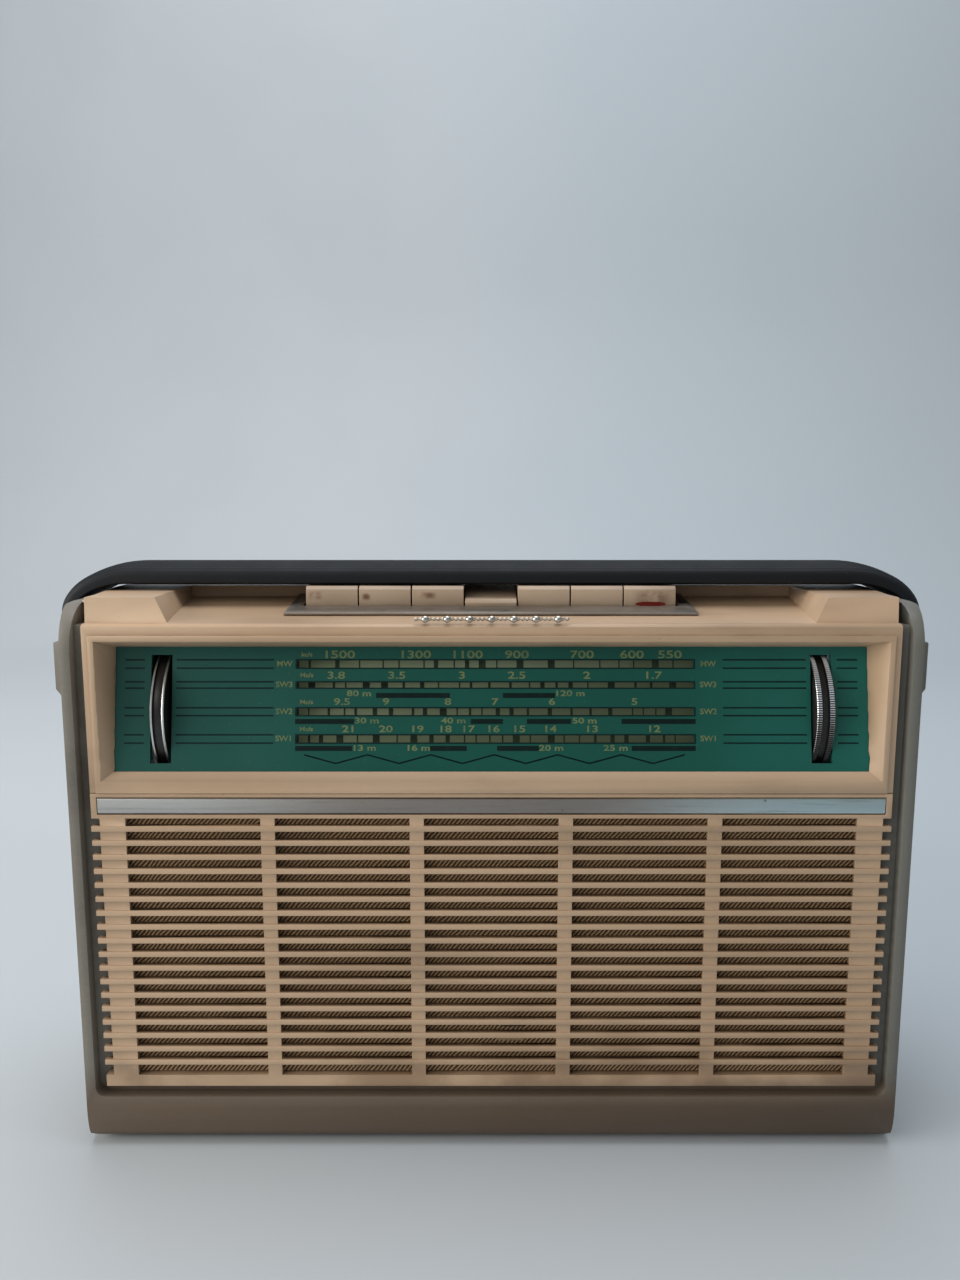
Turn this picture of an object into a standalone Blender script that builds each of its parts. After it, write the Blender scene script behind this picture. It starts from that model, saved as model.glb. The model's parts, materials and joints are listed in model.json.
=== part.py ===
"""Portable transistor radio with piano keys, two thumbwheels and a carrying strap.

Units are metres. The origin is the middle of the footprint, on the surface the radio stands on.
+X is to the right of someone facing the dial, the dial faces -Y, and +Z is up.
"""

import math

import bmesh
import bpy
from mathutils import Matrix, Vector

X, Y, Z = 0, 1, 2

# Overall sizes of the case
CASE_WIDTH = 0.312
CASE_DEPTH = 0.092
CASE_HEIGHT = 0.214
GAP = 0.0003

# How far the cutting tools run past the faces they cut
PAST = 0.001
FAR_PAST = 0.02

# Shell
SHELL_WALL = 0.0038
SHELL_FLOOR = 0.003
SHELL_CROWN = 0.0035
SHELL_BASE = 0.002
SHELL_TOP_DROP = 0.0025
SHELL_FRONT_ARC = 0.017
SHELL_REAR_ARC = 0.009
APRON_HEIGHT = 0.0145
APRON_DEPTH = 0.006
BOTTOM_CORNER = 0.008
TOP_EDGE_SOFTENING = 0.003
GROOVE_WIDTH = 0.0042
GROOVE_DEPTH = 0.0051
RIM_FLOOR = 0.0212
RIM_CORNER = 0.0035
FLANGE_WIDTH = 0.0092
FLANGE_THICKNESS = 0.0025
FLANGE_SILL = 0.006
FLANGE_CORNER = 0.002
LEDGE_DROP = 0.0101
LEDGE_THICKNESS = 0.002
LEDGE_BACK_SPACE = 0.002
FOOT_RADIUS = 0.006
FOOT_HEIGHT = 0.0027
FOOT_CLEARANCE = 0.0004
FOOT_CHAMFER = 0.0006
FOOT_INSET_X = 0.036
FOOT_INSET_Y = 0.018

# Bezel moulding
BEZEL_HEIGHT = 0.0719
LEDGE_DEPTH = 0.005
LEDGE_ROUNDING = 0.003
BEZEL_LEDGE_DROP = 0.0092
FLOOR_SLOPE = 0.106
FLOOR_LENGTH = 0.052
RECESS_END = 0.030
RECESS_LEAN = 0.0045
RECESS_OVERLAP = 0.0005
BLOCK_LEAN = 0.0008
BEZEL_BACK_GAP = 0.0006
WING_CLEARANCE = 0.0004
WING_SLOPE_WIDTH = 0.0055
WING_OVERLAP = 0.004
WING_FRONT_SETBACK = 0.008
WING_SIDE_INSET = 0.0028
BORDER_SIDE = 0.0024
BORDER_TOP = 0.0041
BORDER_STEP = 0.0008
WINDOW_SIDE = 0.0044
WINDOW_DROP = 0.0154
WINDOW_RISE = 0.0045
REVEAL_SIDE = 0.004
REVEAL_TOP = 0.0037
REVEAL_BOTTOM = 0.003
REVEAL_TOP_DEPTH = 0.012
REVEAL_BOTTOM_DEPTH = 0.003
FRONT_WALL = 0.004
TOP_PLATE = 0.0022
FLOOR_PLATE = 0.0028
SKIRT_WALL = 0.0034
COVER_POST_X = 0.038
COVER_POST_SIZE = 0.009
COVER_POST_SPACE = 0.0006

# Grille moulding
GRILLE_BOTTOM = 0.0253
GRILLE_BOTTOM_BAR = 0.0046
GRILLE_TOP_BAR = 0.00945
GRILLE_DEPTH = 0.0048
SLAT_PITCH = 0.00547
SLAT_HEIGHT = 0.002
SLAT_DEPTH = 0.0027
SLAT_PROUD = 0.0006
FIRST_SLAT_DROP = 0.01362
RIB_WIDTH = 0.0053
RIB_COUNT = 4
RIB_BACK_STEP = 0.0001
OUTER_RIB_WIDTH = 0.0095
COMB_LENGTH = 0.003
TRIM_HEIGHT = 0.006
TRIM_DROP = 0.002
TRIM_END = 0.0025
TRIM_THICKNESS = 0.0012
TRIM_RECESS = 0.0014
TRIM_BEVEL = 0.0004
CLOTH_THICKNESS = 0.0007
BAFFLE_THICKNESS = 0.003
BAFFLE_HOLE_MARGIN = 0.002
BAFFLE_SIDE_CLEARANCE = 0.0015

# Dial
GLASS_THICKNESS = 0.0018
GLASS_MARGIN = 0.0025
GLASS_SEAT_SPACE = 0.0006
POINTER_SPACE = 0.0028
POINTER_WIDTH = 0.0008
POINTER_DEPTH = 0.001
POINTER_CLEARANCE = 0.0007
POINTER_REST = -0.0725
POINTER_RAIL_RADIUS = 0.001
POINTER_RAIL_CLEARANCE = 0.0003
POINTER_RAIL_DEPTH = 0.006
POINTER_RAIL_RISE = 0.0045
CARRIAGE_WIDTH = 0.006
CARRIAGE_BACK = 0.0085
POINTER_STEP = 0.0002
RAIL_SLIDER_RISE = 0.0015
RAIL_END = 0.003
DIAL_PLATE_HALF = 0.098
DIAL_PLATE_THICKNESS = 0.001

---

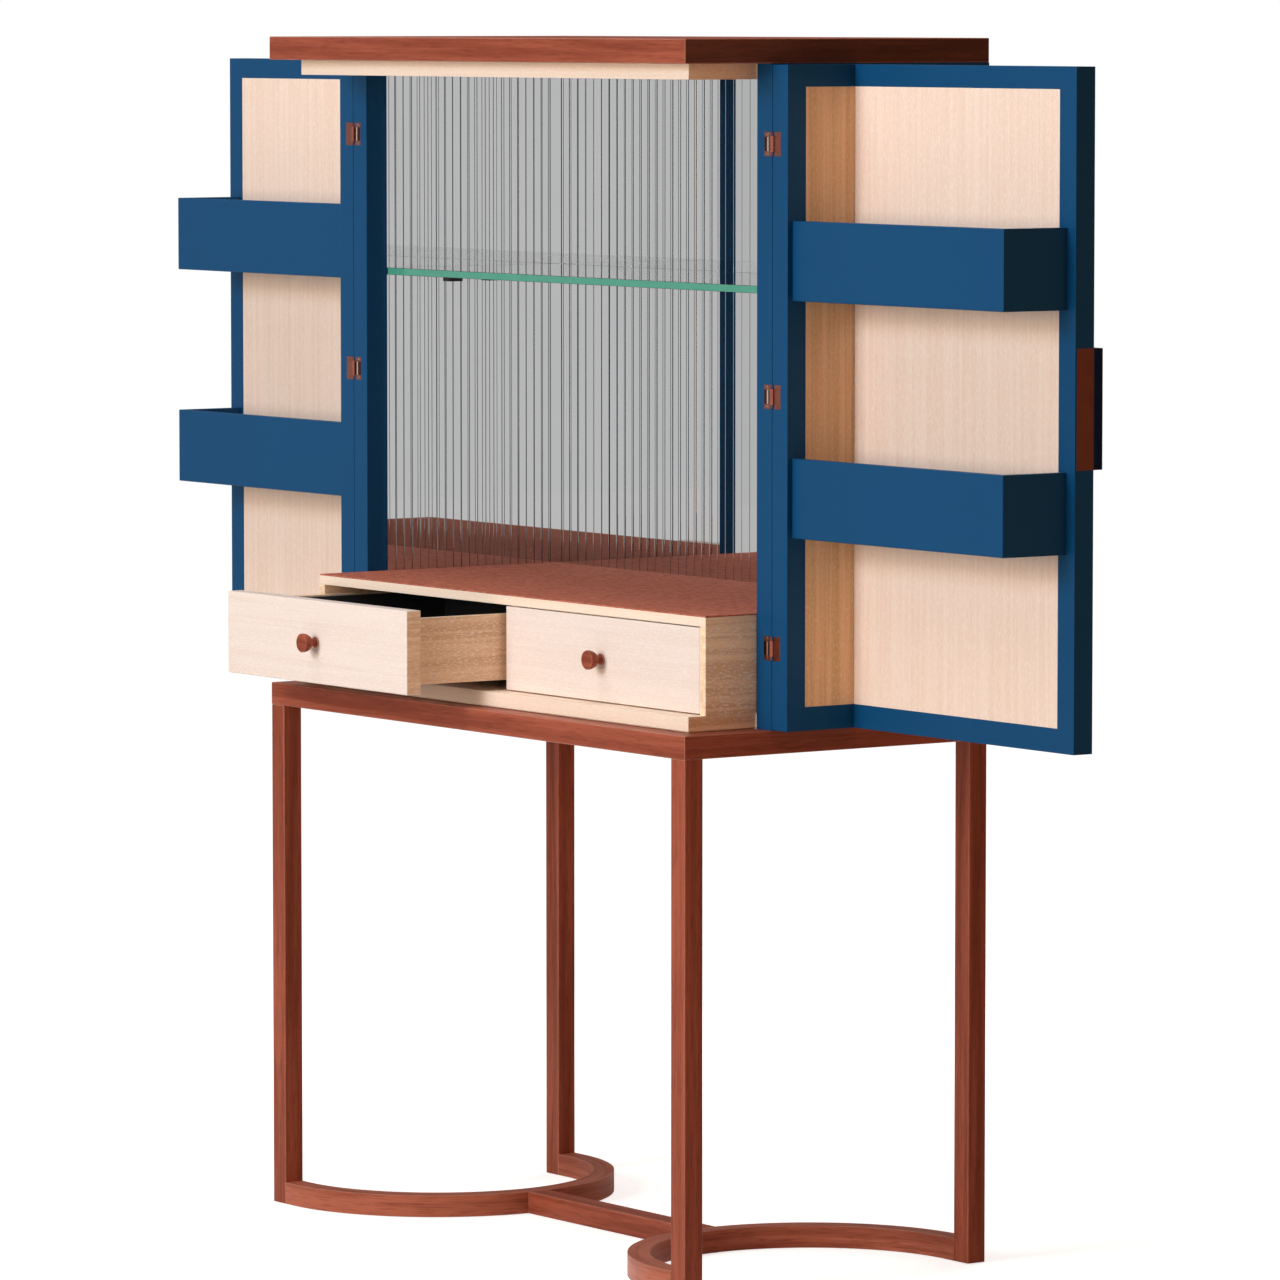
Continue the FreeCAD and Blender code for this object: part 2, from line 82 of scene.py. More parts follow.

---

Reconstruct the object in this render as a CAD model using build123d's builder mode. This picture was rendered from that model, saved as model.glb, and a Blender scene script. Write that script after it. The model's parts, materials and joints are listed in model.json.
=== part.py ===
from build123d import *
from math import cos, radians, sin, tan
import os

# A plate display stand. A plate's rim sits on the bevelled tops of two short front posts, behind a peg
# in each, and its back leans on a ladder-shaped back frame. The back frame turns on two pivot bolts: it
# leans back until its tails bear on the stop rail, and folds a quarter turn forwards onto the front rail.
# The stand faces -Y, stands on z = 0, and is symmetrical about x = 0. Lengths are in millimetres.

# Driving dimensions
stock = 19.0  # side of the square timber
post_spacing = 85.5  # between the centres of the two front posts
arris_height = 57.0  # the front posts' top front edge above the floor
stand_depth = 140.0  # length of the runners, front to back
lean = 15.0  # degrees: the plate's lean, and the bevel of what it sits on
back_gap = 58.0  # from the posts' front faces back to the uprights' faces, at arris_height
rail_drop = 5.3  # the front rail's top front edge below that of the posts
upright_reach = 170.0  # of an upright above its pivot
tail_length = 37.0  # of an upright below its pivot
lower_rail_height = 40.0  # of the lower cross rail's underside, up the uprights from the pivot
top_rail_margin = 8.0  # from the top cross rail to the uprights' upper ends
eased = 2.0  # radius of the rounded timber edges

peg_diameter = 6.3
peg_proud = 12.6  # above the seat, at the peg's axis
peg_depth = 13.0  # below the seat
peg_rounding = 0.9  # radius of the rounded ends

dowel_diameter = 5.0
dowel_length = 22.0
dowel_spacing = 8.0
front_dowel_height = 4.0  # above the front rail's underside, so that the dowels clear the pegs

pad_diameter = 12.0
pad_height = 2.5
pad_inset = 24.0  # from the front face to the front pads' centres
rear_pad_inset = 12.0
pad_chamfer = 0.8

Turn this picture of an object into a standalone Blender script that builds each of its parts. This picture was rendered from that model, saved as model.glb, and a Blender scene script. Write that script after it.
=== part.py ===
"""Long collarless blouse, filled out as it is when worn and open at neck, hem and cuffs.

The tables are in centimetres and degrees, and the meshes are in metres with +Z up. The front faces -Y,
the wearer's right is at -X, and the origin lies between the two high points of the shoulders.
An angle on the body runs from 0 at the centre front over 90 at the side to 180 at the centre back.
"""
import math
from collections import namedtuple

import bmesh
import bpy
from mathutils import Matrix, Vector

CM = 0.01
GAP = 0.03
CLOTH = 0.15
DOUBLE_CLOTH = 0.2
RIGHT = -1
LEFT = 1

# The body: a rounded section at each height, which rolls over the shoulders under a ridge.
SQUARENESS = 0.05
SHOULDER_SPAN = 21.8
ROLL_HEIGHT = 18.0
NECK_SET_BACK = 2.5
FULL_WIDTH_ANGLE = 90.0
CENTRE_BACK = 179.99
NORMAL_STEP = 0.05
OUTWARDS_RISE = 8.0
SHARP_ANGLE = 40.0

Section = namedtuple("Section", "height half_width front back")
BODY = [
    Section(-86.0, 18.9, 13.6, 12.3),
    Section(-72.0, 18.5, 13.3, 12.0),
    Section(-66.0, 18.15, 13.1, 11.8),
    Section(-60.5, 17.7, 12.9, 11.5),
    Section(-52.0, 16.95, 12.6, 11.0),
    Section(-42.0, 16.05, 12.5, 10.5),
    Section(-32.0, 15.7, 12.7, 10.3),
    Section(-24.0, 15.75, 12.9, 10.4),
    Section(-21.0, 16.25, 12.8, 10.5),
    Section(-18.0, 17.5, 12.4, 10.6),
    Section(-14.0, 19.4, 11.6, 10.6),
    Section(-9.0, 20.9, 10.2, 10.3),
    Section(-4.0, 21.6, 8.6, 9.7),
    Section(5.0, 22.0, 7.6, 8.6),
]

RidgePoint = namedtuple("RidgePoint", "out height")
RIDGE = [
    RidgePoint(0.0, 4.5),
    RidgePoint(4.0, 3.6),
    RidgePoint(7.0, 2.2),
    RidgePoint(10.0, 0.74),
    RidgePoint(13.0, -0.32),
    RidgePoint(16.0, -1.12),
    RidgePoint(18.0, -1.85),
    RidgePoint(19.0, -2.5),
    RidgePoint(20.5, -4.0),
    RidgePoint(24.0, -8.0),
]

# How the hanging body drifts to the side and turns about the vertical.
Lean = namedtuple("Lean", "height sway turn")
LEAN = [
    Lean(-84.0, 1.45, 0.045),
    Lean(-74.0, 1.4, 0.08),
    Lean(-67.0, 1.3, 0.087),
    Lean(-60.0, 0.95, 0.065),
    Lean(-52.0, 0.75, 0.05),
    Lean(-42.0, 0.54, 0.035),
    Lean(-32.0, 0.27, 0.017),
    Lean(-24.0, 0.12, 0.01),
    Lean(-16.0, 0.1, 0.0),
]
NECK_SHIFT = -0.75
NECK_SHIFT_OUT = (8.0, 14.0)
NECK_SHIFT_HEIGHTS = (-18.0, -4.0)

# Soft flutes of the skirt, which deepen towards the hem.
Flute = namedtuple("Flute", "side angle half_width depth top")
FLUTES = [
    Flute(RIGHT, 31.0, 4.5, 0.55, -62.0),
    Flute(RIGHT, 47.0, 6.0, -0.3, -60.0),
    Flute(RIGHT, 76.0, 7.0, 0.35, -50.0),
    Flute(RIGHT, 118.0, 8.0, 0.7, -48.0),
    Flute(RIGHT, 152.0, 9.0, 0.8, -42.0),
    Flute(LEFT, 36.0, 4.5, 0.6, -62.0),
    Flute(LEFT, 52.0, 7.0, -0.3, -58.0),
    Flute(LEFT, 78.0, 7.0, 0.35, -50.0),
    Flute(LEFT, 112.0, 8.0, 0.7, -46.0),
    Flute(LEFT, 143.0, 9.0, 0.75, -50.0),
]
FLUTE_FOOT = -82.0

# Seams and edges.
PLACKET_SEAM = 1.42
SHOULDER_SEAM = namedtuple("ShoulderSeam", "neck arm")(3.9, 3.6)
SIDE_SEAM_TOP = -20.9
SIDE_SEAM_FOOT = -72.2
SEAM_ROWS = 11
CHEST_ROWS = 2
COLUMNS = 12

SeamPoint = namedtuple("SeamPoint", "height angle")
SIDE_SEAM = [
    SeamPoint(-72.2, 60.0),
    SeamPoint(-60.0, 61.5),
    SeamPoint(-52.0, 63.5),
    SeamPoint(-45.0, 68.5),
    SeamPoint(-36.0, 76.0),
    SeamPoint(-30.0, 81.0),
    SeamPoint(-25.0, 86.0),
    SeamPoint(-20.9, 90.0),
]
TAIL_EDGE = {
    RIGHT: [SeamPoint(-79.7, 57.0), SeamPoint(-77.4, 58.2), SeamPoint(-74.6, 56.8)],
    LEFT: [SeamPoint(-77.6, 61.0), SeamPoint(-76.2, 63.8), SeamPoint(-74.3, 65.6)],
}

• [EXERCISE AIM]
Above are the entries. Output exactly the lines beginning with the line that has "its parts. After" and ending with the line that has "a carrying strap.".

• [COMPLETE ANSWER]
Turn this picture of an object into a standalone Blender script that builds each of its parts. After it, write the Blender scene script behind this picture. It starts from that model, saved as model.glb. The model's parts, materials and joints are listed in model.json.
=== part.py ===
"""Portable transistor radio with piano keys, two thumbwheels and a carrying strap.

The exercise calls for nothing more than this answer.